Monday, August 25, 2014

In the mood for a gorgeous visual nightmare? Try Hélène Cattet & Bruno Forzani's THE STRANGE COLOR OF YOUR BODY'S TEARS


Should fabulously imaginative, if rather dark, visuals be your thing, rush right out to see THE STRANGE COLOR OF YOUR BODY'S TEARS. While watching this very odd movie, which is unlike most else that I've seen, I was put in mind of another film I'd viewed a few years back, neither the name of which nor the particular filmmaker I could remember. But the very off-kilter visuals, the "darkness" of the themes, the barely concealed sexuality, and the uneasy/queasy combination of sex and violence -- all of this kept bringing to mind that earlier movie.

Sure enough, when I finished watching and went to the IMDB to look up the filmmaker(s) -- Hélène Cattet and  Bruno Forzani (shown above) -- there they were.
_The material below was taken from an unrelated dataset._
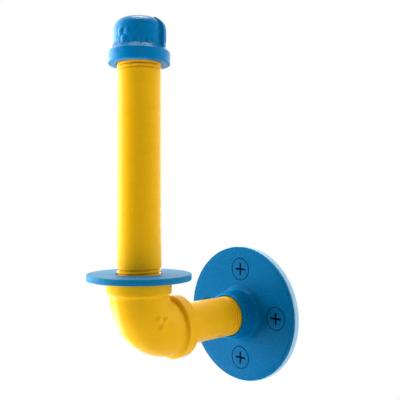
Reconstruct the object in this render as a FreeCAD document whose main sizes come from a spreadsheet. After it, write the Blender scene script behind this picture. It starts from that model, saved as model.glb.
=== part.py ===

And there it was, too:  that earlier movie -- Amer -- that this new one called to mind. Turns out this talented, if unusual, pair had made both films.

The plot of their latest, such as it is, does not particularly lend itself to description. Best to think of it as a kind of unending nightmare: one of those that goes from seemingly normal and routine to suddenly way off-base -- a man (Klaus Tange, above) returns from a business trip to find his wife missing (we suspect we have just seen her murdered, but we don't know for certain that the woman is his wife) -- and then into the utterly bizarre and fragmented, lunatic and perverse.

Involved in all this are stories within stories that include the man's neighbors (one of whom is above), that missing wife and/or maybe another woman (below), a seemingly useless detective (further below), and other assorted characters -- who may or may not even exist.

All this could be taking place within the mind of our not-quite hero, rather than in any kind of "real" world -- which, in any case, this movie never begins to approach.

But, ah, the colors and patterns and designs and cinematography (Manuel Dacosse) and editing (Bernard Beets). These are very nearly hypnotic (sometimes a little too much so) and often so beautiful, if always threaten-ing and dark, that you really do not want to take your eyes off the screen.

The movie is also highly sexual/violent (Amer, as I recall, was seen from a woman's viewpoint; this one is certainly more from a man's) with everything from male and female full-frontal on display to more subtle ramifications of sexuality.

So what's really going on here? By film's end, I think we know, but I am not sure if the movie-makers would consider my talking about it as a spoiler. So maybe, should you plan to see this film, better skip the following paragraph.

What we may have here (I say "may" because I can't be absolutely sure) is another nod to childhood sexuality and how it can frame sex for us for the remainder of our lives.  The visuals used to offer this up are as stunning as are all the rest in the film, yet the idea itself may by now be a bit overused.

Still, I swear you're not going to want to look away for even one second, so enticing (and then unsettling) is what Cattet and Forzani have on offer.

From Strand Releasing and running a just-slightly overlong 102 minutes, The Strange Color of Your Body's Tears (hard to resist a title like that!) opens theatrically this Friday, August 29, in New York City at the IFC Center and in Los Angeles at the Arena Cinema.